Structured object records
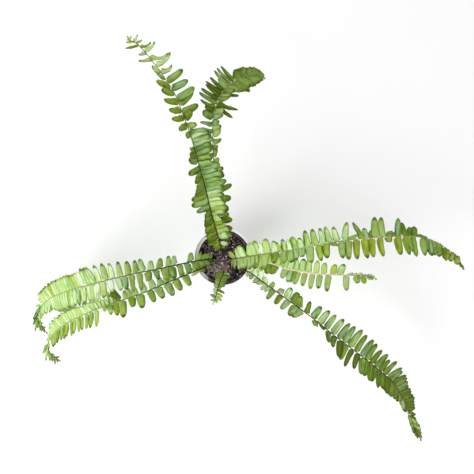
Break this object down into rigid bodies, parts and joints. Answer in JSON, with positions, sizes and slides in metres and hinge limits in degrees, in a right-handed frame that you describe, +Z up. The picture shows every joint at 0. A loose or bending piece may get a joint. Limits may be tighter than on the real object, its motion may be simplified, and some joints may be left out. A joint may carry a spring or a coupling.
{
  "type": "potted fern",
  "caption": "Young sword fern with long arching fronds of paired leaflets, rising from dark potting mix in a plain round white pot with a rolled rim.",
  "frame": {"origin": "centre of the pot's flat base", "axes": "+Z up out of the pot; +X to the right and +Y to the top when the plant is seen from straight above, with the two left fronds towards -X"},
  "size_m": [0.9591, 0.8627, 0.3827],
  "materials": {
    "pot": "satin",
    "potting_mix": "matte",
    "frond": "satin"
  },
  "bodies": {
    "root": {"pot": "pot", "soil": "potting_mix", "frond_upper_left": "frond", "frond_top": "frond", "frond_left_high": "frond", "frond_left_low": "frond", "frond_right": "frond", "frond_right_short": "frond", "frond_lower_right": "frond", "frond_short": "frond"}
  },
  "joints": []
}
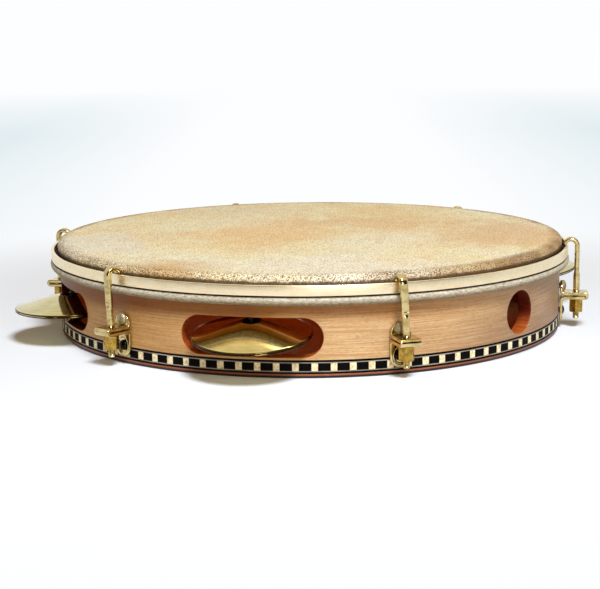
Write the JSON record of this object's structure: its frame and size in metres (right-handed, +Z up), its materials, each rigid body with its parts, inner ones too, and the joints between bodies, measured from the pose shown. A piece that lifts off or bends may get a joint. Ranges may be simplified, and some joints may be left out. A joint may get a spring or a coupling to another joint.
{
  "type": "pandeiro frame drum",
  "caption": "Shallow round frame drum with a skin head, hook-and-nut tension hardware, and an inlaid wooden ring with slotted jingles and a thumb hole.",
  "frame": {"origin": "centre of the wooden ring's bottom plane, on which the drum rests", "axes": "+Z up through the skin, +X through hook 1; seen from above, the thumb hole is 30 degrees clockwise from +X"},
  "size_m": [0.283, 0.3027, 0.0458],
  "materials": {
    "ring_wood": "fine straight-grained beech with a thin satin lacquer outside and dark red stained slot and hole walls and inside",
    "inlay_veneer": "black and cream veneer squares between black lines, satin lacquer",
    "goat_skin": "natural goat skin, matt, mottled cream and tan with dark hair pores, grey and suede-like where it is lapped",
    "flesh_hoop_wire": "plain drawn wire",
    "hoop_brass": "brass plated, polished",
    "hardware_brass": "brass plated steel, polished",
    "nut_brass": "turned brass",
    "rivet_metal": "pale domed rivet",
    "pin_steel": "plain wire nail",
    "jingle_brass": "spun sheet brass, bright with fine turning marks",
    "damper_brass": "flat stamped sheet, dull"
  },
  "bodies": {
    "drum": {"shell": "ring_wood", "inlay_band": "inlay_veneer", "flesh_hoop": "flesh_hoop_wire", "skin": "goat_skin", "counter_hoop": "hoop_brass", "bracket_1": "hardware_brass", "bracket_2": "hardware_brass", "bracket_3": "hardware_brass", "bracket_4": "hardware_brass", "bracket_5": "hardware_brass", "bracket_6": "hardware_brass", "rivet_upper_1": "rivet_metal", "rivet_upper_2": "rivet_metal", "rivet_upper_3": "rivet_metal", "rivet_upper_4": "rivet_metal", "rivet_upper_5": "rivet_metal", "rivet_upper_6": "rivet_metal", "rivet_lower_1": "rivet_metal", "rivet_lower_2": "rivet_metal", "rivet_lower_3": "rivet_metal", "rivet_lower_4": "rivet_metal", "rivet_lower_5": "rivet_metal", "rivet_lower_6": "rivet_metal", "pin_1": "pin_steel", "pin_2": "pin_steel", "pin_3": "pin_steel", "pin_4": "pin_steel", "pin_5": "pin_steel"},
    "tension_hook_1": {"hook_1": "hardware_brass"},
    "tension_hook_2": {"hook_2": "hardware_brass"},
    "tension_hook_3": {"hook_3": "hardware_brass"},
    "tension_hook_4": {"hook_4": "hardware_brass"},
    "tension_hook_5": {"hook_5": "hardware_brass"},
    "tension_hook_6": {"hook_6": "hardware_brass"},
    "tension_nut_1": {"nut_1": "nut_brass"},
    "tension_nut_2": {"nut_2": "nut_brass"},
    "tension_nut_3": {"nut_3": "nut_brass"},
    "tension_nut_4": {"nut_4": "nut_brass"},
    "tension_nut_5": {"nut_5": "nut_brass"},
    "tension_nut_6": {"nut_6": "nut_brass"},
    "lower_cup_1": {"jingle_lower_1": "jingle_brass"},
    "lower_cup_2": {"jingle_lower_2": "jingle_brass"},
    "lower_cup_3": {"jingle_lower_3": "jingle_brass"},
    "lower_cup_4": {"jingle_lower_4": "jingle_brass"},
    "lower_cup_5": {"jingle_lower_5": "jingle_brass"},
    "damper_disc_1": {"damper_1": "damper_brass"},
    "damper_disc_2": {"damper_2": "damper_brass"},
    "damper_disc_3": {"damper_3": "damper_brass"},
    "damper_disc_4": {"damper_4": "damper_brass"},
    "damper_disc_5": {"damper_5": "damper_brass"},
    "upper_cup_1": {"jingle_upper_1": "jingle_brass"},
    "upper_cup_2": {"jingle_upper_2": "jingle_brass"},
    "upper_cup_3": {"jingle_upper_3": "jingle_brass"},
    "upper_cup_4": {"jingle_upper_4": "jingle_brass"},
    "upper_cup_5": {"jingle_upper_5": "jingle_brass"}
  },
  "joints": [
    {"name": "nut_1_turn", "type": "hinge", "parent": "drum", "child": "tension_nut_1", "pos_m": [0.1354, 0, 0.0117], "axis": [0, 0, 1], "range_deg": [-1441, 1]},
    {"name": "nut_2_turn", "type": "hinge", "parent": "drum", "child": "tension_nut_2", "pos_m": [0.0677, 0.11726, 0.0117], "axis": [0, 0, 1], "range_deg": [-1441, 1]},
    {"name": "nut_3_turn", "type": "hinge", "parent": "drum", "child": "tension_nut_3", "pos_m": [-0.0677, 0.11726, 0.0117], "axis": [0, 0, 1], "range_deg": [-1441, 1]},
    {"name": "nut_4_turn", "type": "hinge", "parent": "drum", "child": "tension_nut_4", "pos_m": [-0.1354, 0, 0.0117], "axis": [0, 0, 1], "range_deg": [-1441, 1]},
    {"name": "nut_5_turn", "type": "hinge", "parent": "drum", "child": "tension_nut_5", "pos_m": [-0.06872, -0.11667, 0.0117], "axis": [0, 0, 1], "range_deg": [-1441, 1]},
    {"name": "nut_6_turn", "type": "hinge", "parent": "drum", "child": "tension_nut_6", "pos_m": [0.06523, -0.11865, 0.0117], "axis": [0, 0, 1], "range_deg": [-1441, 1]},
    {"name": "hook_1_rise", "type": "slide", "parent": "drum", "child": "tension_hook_1", "axis": [0, 0, 1], "range_m": [0, 0.00254]},
    {"name": "hook_2_rise", "type": "slide", "parent": "drum", "child": "tension_hook_2", "axis": [0, 0, 1], "range_m": [0, 0.00254]},
    {"name": "hook_3_rise", "type": "slide", "parent": "drum", "child": "tension_hook_3", "axis": [0, 0, 1], "range_m": [0, 0.00254]},
    {"name": "hook_4_rise", "type": "slide", "parent": "drum", "child": "tension_hook_4", "axis": [0, 0, 1], "range_m": [0, 0.00254]},
    {"name": "hook_5_rise", "type": "slide", "parent": "drum", "child": "tension_hook_5", "axis": [0, 0, 1], "range_m": [0, 0.00254]},
    {"name": "hook_6_rise", "type": "slide", "parent": "drum", "child": "tension_hook_6", "axis": [0, 0, 1], "range_m": [0, 0.00254]},
    {"name": "jingles_1_rock", "type": "hinge", "parent": "drum", "child": "lower_cup_1", "pos_m": [0.10817, 0.06245, 0.01833], "axis": [-0.5, 0.866, 0], "range_deg": [-2, 14]},
    {"name": "jingles_2_rock", "type": "hinge", "parent": "drum", "child": "lower_cup_2", "pos_m": [0, 0.1249, 0.01664], "axis": [-1, 0, 0], "range_deg": [-9.2, 6.8]},
    {"name": "jingles_3_rock", "type": "hinge", "parent": "drum", "child": "lower_cup_3", "pos_m": [-0.10817, 0.06245, 0.01664], "axis": [-0.5, -0.866, 0], "range_deg": [-9.2, 6.8]},
    {"name": "jingles_4_rock", "type": "hinge", "parent": "drum", "child": "lower_cup_4", "pos_m": [-0.1074, -0.06377, 0.01664], "axis": [0.5105, -0.8599, 0], "range_deg": [-9.2, 6.8]},
    {"name": "jingles_5_rock", "type": "hinge", "parent": "drum", "child": "lower_cup_5", "pos_m": [-0.00245, -0.12498, 0.01889], "axis": [0.9997, -0.0244, 0], "range_deg": [-15.2, 0.8]},
    {"name": "damper_1_spin", "type": "hinge", "parent": "lower_cup_1", "child": "damper_disc_1", "pos_m": [0.10817, 0.06245, 0.01833], "axis": [-0.0905, -0.0523, 0.9945], "continuous": true},
    {"name": "damper_2_spin", "type": "hinge", "parent": "lower_cup_2", "child": "damper_disc_2", "pos_m": [0, 0.1249, 0.01664], "axis": [0, 0.0209, 0.9998], "continuous": true},
    {"name": "damper_3_spin", "type": "hinge", "parent": "lower_cup_3", "child": "damper_disc_3", "pos_m": [-0.10817, 0.06245, 0.01664], "axis": [-0.0181, 0.0105, 0.9998], "continuous": true},
    {"name": "damper_4_spin", "type": "hinge", "parent": "lower_cup_4", "child": "damper_disc_4", "pos_m": [-0.1074, -0.06377, 0.01664], "axis": [-0.018, -0.0107, 0.9998], "continuous": true},
    {"name": "damper_5_spin", "type": "hinge", "parent": "lower_cup_5", "child": "damper_disc_5", "pos_m": [-0.00245, -0.12498, 0.01889], "axis": [-0.0031, -0.1253, 0.9921], "continuous": true},
    {"name": "upper_cup_1_lift", "type": "slide", "parent": "lower_cup_1", "child": "upper_cup_1", "axis": [-0.0905, -0.0523, 0.9945], "range_m": [0, 0.0012]},
    {"name": "upper_cup_2_lift", "type": "slide", "parent": "lower_cup_2", "child": "upper_cup_2", "axis": [0, 0.0209, 0.9998], "range_m": [0, 0.002]},
    {"name": "upper_cup_3_lift", "type": "slide", "parent": "lower_cup_3", "child": "upper_cup_3", "axis": [-0.0181, 0.0105, 0.9998], "range_m": [0, 0.002]},
    {"name": "upper_cup_4_lift", "type": "slide", "parent": "lower_cup_4", "child": "upper_cup_4", "axis": [-0.018, -0.0107, 0.9998], "range_m": [0, 0.002]},
    {"name": "upper_cup_5_lift", "type": "slide", "parent": "lower_cup_5", "child": "upper_cup_5", "axis": [-0.0031, -0.1253, 0.9921], "range_m": [0, 0.0005]}
  ],
  "couplings": [
    {"joint": "nut_1_turn", "follows": "hook_1_rise", "rad_per_m": -9894.8},
    {"joint": "nut_2_turn", "follows": "hook_2_rise", "rad_per_m": -9894.8},
    {"joint": "nut_3_turn", "follows": "hook_3_rise", "rad_per_m": -9894.8},
    {"joint": "nut_4_turn", "follows": "hook_4_rise", "rad_per_m": -9894.8},
    {"joint": "nut_5_turn", "follows": "hook_5_rise", "rad_per_m": -9894.8},
    {"joint": "nut_6_turn", "follows": "hook_6_rise", "rad_per_m": -9894.8}
  ]
}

- Prompt
Where a line holds "degrees", copy it out.

- Task answer
Break this object down into rigid bodies, parts and joints. Answer in JSON, with positions, sizes and slides in metres and hinge limits in degrees, in a right-handed frame that you describe, +Z up. The picture shows every joint at 0. A loose or bending piece may get a joint. Limits may be tighter than on the real object, its motion may be simplified, and some joints may be left out. A joint may carry a spring or a coupling.
  "frame": {"origin": "centre of the wooden ring's bottom plane, on which the drum rests", "axes": "+Z up through the skin, +X through hook 1; seen from above, the thumb hole is 30 degrees clockwise from +X"},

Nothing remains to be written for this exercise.